Seminars - Participate in or sponsor a seminar at the Show – it’s a great way to raise your profile.
New Product Display – Ask if a New Product Display section will be hosted at the Show. Usually, these displays are well promoted and conducted in a high profile location. Other Ideas – Be creative. For instance, the use of a theme character or mascot walking through the aisles will draw attendees to your exhibit. Be sure to check with the Show Management to ensure your creative idea follows the guidelines and Show rules.

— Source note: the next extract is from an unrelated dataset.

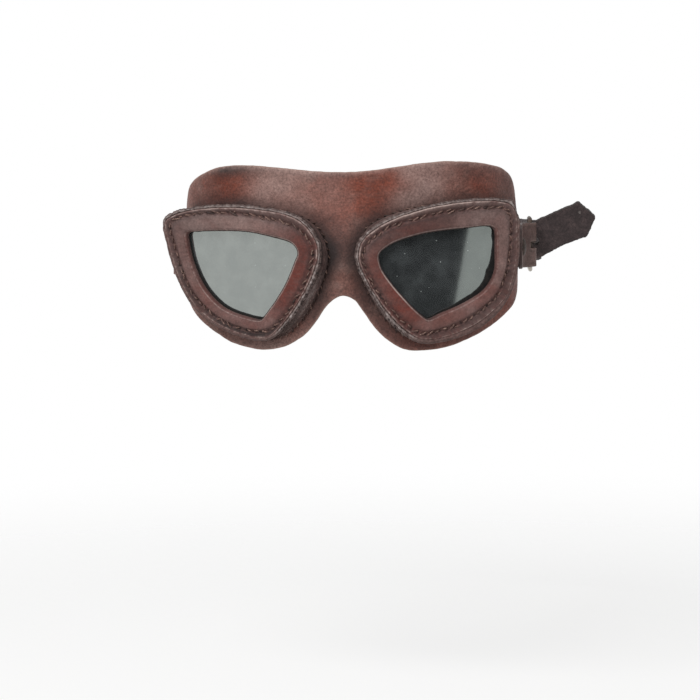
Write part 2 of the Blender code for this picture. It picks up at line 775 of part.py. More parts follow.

Like anything, the more you put into it, the more you get out of it! Talk with your Show Management team and take advantage of the many opportunities that are available to assist you in maximizing the success of your exhibit.
WORKING THE BOOTH
The behavior of your staff in the booth is of utmost importance. An attractive booth will lead the visitor to you – the actions of the booth staff will determine whether or not they come in or keep walking by. There are some basic rules to follow:
Preparation - know your products and services and your booth well
Honesty… is the best policy – if you’re not sure of the answer, promise to get back to them after the show – and don’t forget to follow up
Knowledge… of the show – Be able to help out prospects with washroom facilities, stage, eating areas etc.
Well Groomed - Choose your attire to suit the show and the audience
Tidiness – ensure your booth is kept tidy throughout the entire show
Friendly and Respectful – Don’t judge prospects – treat everyone equally
Don’t Eat – You are not approachable with your mouth full – people will walk right on by
Don’t Sit – Be ready to greet people walking by – chairs should only ever be for visitors (I recommend not even having chairs)
Don’t Congregate – If you are busy chatting with your colleagues you’ll likely miss out as people do not like to interrupt others
Don’t knock the competition – sell your products on your own merits
Don’t leave your booth empty – The Chamber Shows provide Ambassadors to relieve you – if you need a break contact Show Management or ask your neighbour to assist if that’s possible.